Apr 21 2016

Energy mix caught on the horns of a trilemma

As Australia’s electricity system transitions toward more renewable energy and lower emissions our infrastructure is facing pressures to adapt to new sources of electricity. Electricity has some physical characteristics which are normally supplied by large generators.

As the generation mix becomes more variable and distributed (think wind energy rising and falling minute by minute as the wind speed changes or generation spread across rooftops instead of at a centralised plant) we need to find solutions to maintain reliability and security of supply. The UK is facing similar challenges. In 2015, around 26 per cent of generation was generated by renewables[1] As Figure 1 and 2 below show, this reflects a trend of strong growth in renewable energy over recent years.

Figure 1: Changes in the power mix over the last 5 years

Figure 2: Share of annual generation by fuel type

Source: UK Department of Energy and Climate Change, Energy Trends 2016

Policy is driving generation mix changes in the UK more than relative costs, with the Conservative government announcing late last year that it would phase out coal-fired power by 2025 This follows many years of policies designed to restrict and disincentivise coal power, including carbon pricing and the EU Large Combustion Plant Directive. The coal wind-up also bodes ill for carbon capture and storage (CCS) - while coal CCS plants would be eligible to run beyond 2025, there is now a short window for proving up the technology at commercial scale or retro-fitting to existing plant.

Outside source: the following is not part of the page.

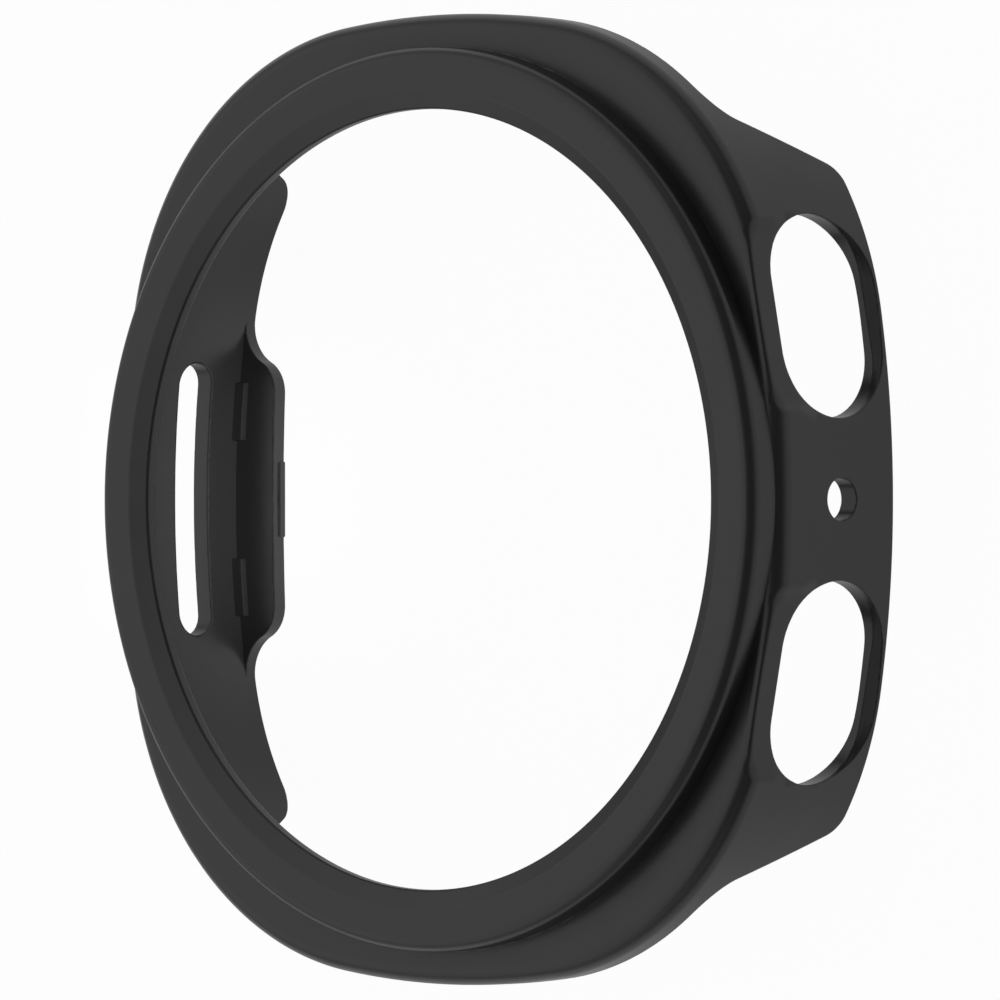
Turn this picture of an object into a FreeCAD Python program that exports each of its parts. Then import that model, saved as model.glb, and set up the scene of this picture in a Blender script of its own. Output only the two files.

Meanwhile, renewables support continues. Denmark’s DONG Energy has reached financial close on what will be the world’s largest offshore windfarm[2]. Hornsea 1 will be built 120KM off the east coast of England and will have a capacity of 1,200MW, or almost three times the size of MacArthur, Australia’s largest wind farm. This deal was signed despite widespread dismay amongst UK renewable energy developers at the Government’s insistence that subsidies be cut back. The UK’s largest coal plant Drax (4,000MW – 50 per cent larger than Eraring in NSW), is part way through a plan to convert its boilers to run on biomass. Drax has converted two of the six units already[3], although further progress may be affected by the changes to renewable subsidies. This is not without controversy, as it benefits from the treatment of biomass as a renewable energy source, but its fuel comes from as far away as the US and Canada. From a system security perspective, it has the advantage over wind and solar of being dispatchable and synchronous.

This level of intervention in the market and the fact that gas fired generation– the largest power source -  is the only technology not specifically targeted for policy support, has stymied investment. As coal plant closures will occur over a period in which several of the UK’s aging nuclear fleet will also come to the end of their lives, this has raised concerns over whether the UK will have sufficient energy in the near to medium term. As figure 3 below shows, different types of plant have different characteristics, resulting in less of the fleet being able to contribute to frequency control, inertia and other tools used by system operators to maintain supply.

Figure 3: Types of power generation and their characteristics

Source: AEMO

The UK has responded to these changes by introducing measures to keep the system stable and prevent black outs[4].

Three solutions to maintain grid stability have been implemented:

1. Capacity payments.

The Government will buy more electricity capacity and bring forward the offers to an earlier date. This is designed to encourage investment, in particular in new gas fired power stations[5]. The capacity will be procured through an annual auction and volume will be determined by the National Grid.

2. Increasing nuclear power supply[6].

The UK government has attempted to bring new nuclear power capacity on via a generous contract for difference, valuing the new nuclear energy at UKP92.50/MWh (A$170 at current exchange rates). Even so, the chosen supplier, France’s EDF has had to turn to the French state for financial support to build the first new plant, Hinkley Point C.

3. Coal fired power to provide capacity and grid stability[7].

Coal fired generators were added to the list eligible capacity providers to assist the stability of the network. Eggborough in Yorkshire was mothballed rather than closed down entirely after securing capacity payments from National Grid to remain available as emergency back-up[8]. National Grid also provided a contract to Fiddlers Ferry power station to provide ancillary services to remain operational.

The challenge the UK government faces is managing the costs of this transition. UK consumers are paying higher bills to cover the costs of the renewables support programs, as well as a carbon price. To this will be added the costs of the capacity auction payments, the nuclear support and additional ancillary services cost. The government is at least realistic about this. As the energy Minister Amber Rudd said “We must be frank about it: there is a bit of a cost. We’re not going to be able to have renewable energy cheaper than coal and gas[9].”

The increased cost of energy has resulted in political pressure on energy retailers (to be discussed in a future Energy Insider) and was cited as a contributing factor [10] to the announced closure of the UK’s largest steelworks. It seems the UK is, finding it just as challenging as Australia to navigate its way through the energy trilemma – reliability, sustainability and affordability.